Entering Capernaum upon the Sabbath, Jesus & his followers went to a synagogue where Jesus began teaching. While many were amazed by the authority & wisdom for which he spoke, one man became indignant, shouting & rebuking Jesus’ teaching saying, “What have you to do with us, Jesus of Nazareth? Have you come to destroy us? I know who you are—the Holy One of God.” Stopping him, Jesus exclaimed back in a laud voice, “Be silent & come out of him!” Immediately the evil spirit left the man & all were amazed.

It’s a great little story that offers many insights but, I couldn’t help reflect differently on it after watching the video clip with the group a few seconds later. Showing a large group of Jewish men in a crowded room, the character of Jesus stood up & was teaching. Then off to the side of him a crippled & deformed man burst out at him. After Jesus then cast the demon out of him, the man became normal & all evidence of him being crippled or deformed has disappeared.

Our small group was then asked, “What did you think of the video?” In honesty, I couldn’t get past the depiction of the man being crippled & deformed. No where in the passage does it say that he was in such a state & even in his outburst, he seemed fluent & clear voiced. So why does it seem like all media & social expectations of demonization project it as a disability or physical disfigurement?!

It is reported that approximately 3.8 million people in Canada have a recognized disability. That’s one in every seven Canadians struggling with a physical or mental challenge of some sort. Are we to believe that this is a statistical recognition of demonized individuals in our country?! Common people!

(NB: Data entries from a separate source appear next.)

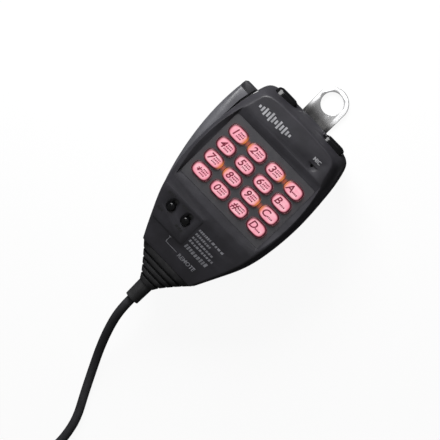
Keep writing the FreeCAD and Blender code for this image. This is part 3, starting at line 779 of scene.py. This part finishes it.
def scribble(x, y, z, width, height, count):
    # a row of small strokes standing for fine print, with no letters in it
    widths = [random.uniform(*strokes["widths"]) for i in range(count)]
    room = width / (sum(widths) + strokes["gap"] * (count - 1))
    made, left = [], x
    for share in widths:
        middle = y + random.uniform(-strokes["wander"], strokes["wander"]) * height
        tall = height * random.uniform(*strokes["heights"])
        made.append(bar(left + share * room / 2, middle, z, share * room, tall, strokes["slant"]))
        left += (share + strokes["gap"]) * room
    return made


def printRows(rows, z):
    made = []
    for x, y, width, height, count in rows:
        made += scribble(x * mm, y * mm, z, width * mm, height * mm, count)
    return made


random.seed(7)


def makeKeys():
    pattern = makeKeyCap()
    top = cap["topZ"] + legends["lift"]
    prints = {kind: joined("print_" + kind, printRows(legends[kind], top))
              for kind in ("lines", "word")}
    for row, names in enumerate(keyRows):
        for column, name in enumerate(names):
            x, y = (column - 1.5) * keypad["pitchX"], (1.5 - row) * keypad["pitchY"]
            piece = duplicate(pattern, "cap_" + name, (x, y, 0))
            place(piece, "key_" + name, finishes["key"], ("key_" + name,))

            drop = legends["starY"] if name == "star" else 0.0
            letter = flatText(symbols.get(name, name.upper()), (x + legends["x"], y + drop, top),
                              legends["size"], legends["bold"], legends["slant"],
                              legends["thickness"])
            small = duplicate(prints["word" if name in "abcd" else "lines"], "small", (x, y, 0))
            legend = joined("legend_" + name, [letter, small])
            place(legend, "key_" + name, finishes["legend"])
    for piece in (pattern, *prints.values()):
        bpy.data.objects.remove(piece)


makeKeys()
print("keys made")


casingPrint = {
    # marks are laid out at this height and dropped on the casing; what lands outside the
    # limits, or hangs over a step higher than this, has missed the face
    "fromZ": 40 * mm, "highest": 36 * mm, "lowest": 20 * mm, "step": 0.7 * mm,
    # a row of sound-level bars, in mm
    "levels": (1.4, 2.6, 4.0, 2.8, 4.9, 3.4, 2.2, 4.4, 3.0, 4.0, 2.4, 1.4),
    "levelsAt": (-20.9, 29.4), "levelStep": 1.8, "levelWidth": 1.05,
    # labels: text, x, y, size, slant
    "mic": ("MIC", 16.6, 30.4, 2.6, 0.0), "remote": ("REMOTE", 6.8, -49.4, 2.9, 0.15), "bold": 0.06,
    # rows of fine print: left end, middle height, width, height, number of strokes
    "rows": ((0.6, -33.1, 7.6, 1.3, 7), (9.2, -33.1, 7.6, 1.3, 4), (0.6, -35.6, 9.8, 1.3, 8),
             (0.6, -37.9, 13.6, 1.3, 9), (0.6, -40.1, 15.6, 1.3, 10), (0.8, -43.4, 14.4, 2.2, 9)),
    "switchRows": ((-23.0, -30.4, 6.6, 1.3, 4), (-13.4, -30.4, 8.6, 1.3, 6),
                   (-22.2, -39.6, 3.6, 1.3, 3), (-9.4, -39.9, 4.4, 1.3, 3)),
    # thin ruled lines: middle, width, height
    "rules": ((-7.3, -47.4, 0.3, 3.2), (-3.6, -49.1, 7.6, 0.3), (-7.3, -45.9, 1.2, 0.3)),
}


def ontoShell(piece, lift):
    # lays flat marks on the casing, a hair above it
    applyModifier(piece, "SHRINKWRAP", target=fine["front_shell"], wrap_method="PROJECT",
                  use_project_z=True, use_negative_direction=True, use_positive_direction=False,
                  offset=lift)
    loose = {vertex.index for vertex in piece.data.vertices
             if not casingPrint["lowest"] <= vertex.co.z <= casingPrint["highest"]}
    for edge in piece.data.edges:
        if heightStep(piece, edge) > casingPrint["step"]:
            loose.update(edge.vertices)
    print(piece.name, "loose points:", len(loose))
    selectParts(piece, "VERT", lambda vertex: vertex.index in loose)
    bpy.ops.mesh.delete(type="VERT")
    leaveEdit()


def printOn(name, marks, finish, lift=0.05 * mm):
    piece = joined(name, marks)
    ontoShell(piece, lift)
    place(piece, "housing", finishes[finish])


def casingBar(x, y, width, height):
    return bar(x * mm, y * mm, casingPrint["fromZ"], width * mm, height * mm)


def casingLabel(text, x, y, size, slant):
    at = (x * mm, y * mm, casingPrint["fromZ"])
    return flatText(text, at, size * mm, casingPrint["bold"] * mm, slant)


def makeMarks():
    left, middle = casingPrint["levelsAt"]
    step, width = casingPrint["levelStep"], casingPrint["levelWidth"]
    levels = [casingBar(left + step * i, middle, width, tall)
              for i, tall in enumerate(casingPrint["levels"])]
    printOn("casing_sign", levels + [casingLabel(*casingPrint["mic"])], "print")

    rows = printRows(casingPrint["rows"], casingPrint["fromZ"])
    rules = [casingBar(*rule) for rule in casingPrint["rules"]]
    label = casingLabel(*casingPrint["remote"])
    printOn("casing_print", rows + rules + [label], "printDim", 0.09 * mm)

    # the embossed letters by the switches, drawn as flat strokes in painted relief shade
    printOn("switch_marks", printRows(casingPrint["switchRows"], casingPrint["fromZ"]), "relief")


makeMarks()
print("marks made")
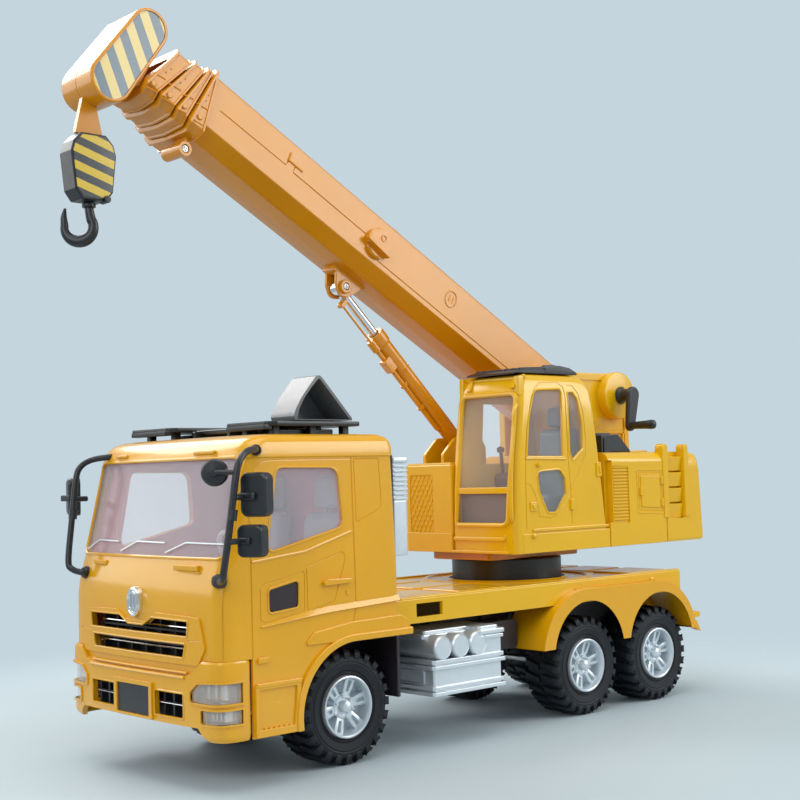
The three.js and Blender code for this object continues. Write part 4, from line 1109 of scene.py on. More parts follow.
def deck():
    side = rounded([(DECK_REAR, 80), (DECK_FRONT + 6, 80), (DECK_FRONT + 6, 90, 1),
                    (DECK_FRONT, DECK_TOP, 1), (DECK_REAR, DECK_TOP, 2)])
    tray = prism("Y", side, -DECK_HALF, DECK_HALF)
    hollow = block((DECK_REAR + 2.6, DECK_FRONT + 3), (-DECK_HALF + 2.6, DECK_HALF - 2.6),
                   (70, DECK_TOP - 3))
    notches = both(block((44, 67), (60, 90), (84.0, 92.4)))
    tray = bevelled(cut(tray, hollow), 0.6, 2, 40)
    tray = cut(tray, notches)
    ring = lathe("Z", (SLEW_X, 0, 0), [(43.5, DECK_TOP - 0.8), (62, DECK_TOP - 0.8), (62, DECK_TOP + 1.4),
                                       (60, DECK_TOP + 1.4), (59, DECK_TOP + 0.2), (46, DECK_TOP + 0.2),
                                       (45, DECK_TOP + 1.2), (43.5, DECK_TOP + 1.2)], 56)
    parts = [tray, ring]
    for x0, x1 in ((-203, -160), (-26, 20), (28, 76)):
        for y0, y1 in ((-63, -24), (-18, 18), (24, 63)):
            outline = rounded([(x0, y0), (x1, y0), (x1, y1), (x0, y1)], 3)
            parts.append(bevelled(prism("Z", outline, DECK_TOP - 1, DECK_TOP + 1.1), 0.4, 1, 50))
    edge = [beam((DECK_REAR + 1, DECK_FRONT - 2), (DECK_HALF - 4.5, DECK_HALF - 0.2),
                 (DECK_TOP - 1, DECK_TOP + 1.2), 0.5)]
    edge.append(beam((DECK_REAR - 1.6, DECK_REAR + 1), (28, 66), (83, 92), 0.6))
    edge.append(lathe("Y", (-176, 0, 90),
                      [(0.01, DECK_HALF - 1), (2.4, DECK_HALF - 1), (2.4, DECK_HALF + 0.9),
                       (1.6, DECK_HALF + 1.2), (0.01, DECK_HALF + 0.6)], 16))
    tail = rounded([(DECK_REAR + 4, 90), (DECK_REAR - 0.5, 90, 1), (DECK_REAR - 1.5, 74, 2),
                    (DECK_REAR - 23.6, 62, 1), (DECK_REAR - 23.6, 57.6, 1), (DECK_REAR - 4, 60),
                    (DECK_REAR + 4, 74)])
    parts.append(both(merged(*edge)))
    parts.append(bevelled(prism("Y", tail, -37, 37), 0.5, 2, 50))
    parts.append(beam((DECK_REAR - 24, DECK_REAR - 15), (-70, 70), (57.5, 62), 0.7))
    slots = [beam((DECK_REAR - 21, DECK_REAR - 17), (y, y + 9), (61, 63), 0.3, 1)
             for y in range(-63, 60, 13)]
    return merged(*parts, *slots)


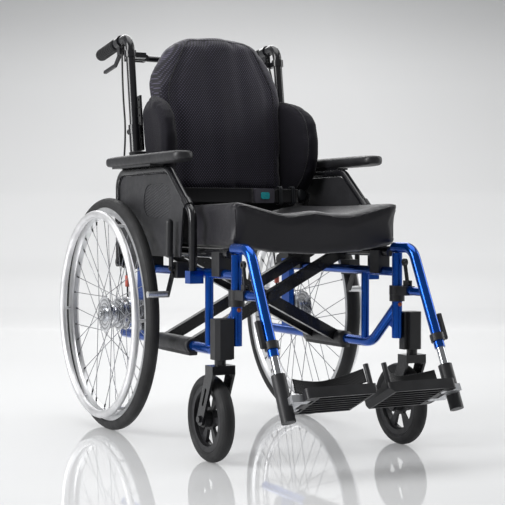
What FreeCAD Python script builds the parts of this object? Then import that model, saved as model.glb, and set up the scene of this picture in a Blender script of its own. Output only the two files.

Several years ago I remember listening to a song Eagle Eye Cherry performed called Rainbow Wings. It starts out very pointedly, “I met the devil in disguise, With his rainbow wings and a pack of lies.” It resonated with me as I recognized, the very nature of demonization is not grotesque to the senses but rather attractive & drawing. How else can we find ourselves in temptation?

All this to say that we need a more realistic perspective to what the demonic is & how it is projected in our culture & media. As a person who struggles with the challenges of life in a wheelchair myself, I think the images of physical disability should be cast in the light & narratives of inspiration & not that which is meant to be rejected & cast out.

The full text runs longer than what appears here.